# The moon and the stars....



## dirt_girl (Jul 31, 2004)

Saturday, 07/31 How lucky you are if you are camping out tonight. It's a full moon but not just any full moon... it's a "Blue Moon". If your'e home... use your imaginations. Next Blue Moon won't arrive until June 2007.
Just a heads up...The best meteor display of the summer comes during the second week of August, during the Perseid event. At its peak around the nights of Aug. 11 and 12, the shower can produce 50 to 100 fast, bright meteors per hour for any observer with a wide-open view of a dark sky.
Perseid meteors are bits of debris -- typically no larger than sand grains but sometimes up to marble size -- left behind during repeated passes of comet Swift-Tuttle.

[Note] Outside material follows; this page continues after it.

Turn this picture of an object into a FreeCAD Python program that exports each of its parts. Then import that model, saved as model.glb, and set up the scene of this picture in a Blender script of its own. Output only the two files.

The comet crosses the inner solar system once every 128 years as part of its elongated orbit around the Sun.
Here's hoping   :beer:   you are under a wide open view of a dark sky !

dirt_girl


----------



## MichaelJ (Jul 31, 2004)

A blue moon? Damn, that means I 'm due to houseclean today...


(just kidding  )


----------



## SilentCal (Jul 31, 2004)

I always wanted to stay somewhere at or near treeline to catch a meteor shower or some other cosmic display.  Does anyone know of a website that charts when certain cosmic displays are due to occur.   Unfortunately my August is toast due to work but this is something that I might want to plan ahead for next year.  Also,  I will be staying at Madison and Lakes in early September.  What are the chances of seeing some Northern Lights is the weather is okay?


----------



## MtnMagic (Jul 31, 2004)

Thanks for letting us know, Girl. If its cloudless, one gets a pretty view of the Perseids in this area. What a show!

Cal, you have and excellent chance to see the spectatular aurora borealis and some stray meteors in Sept. 
__________________
Hope all of you see many!


----------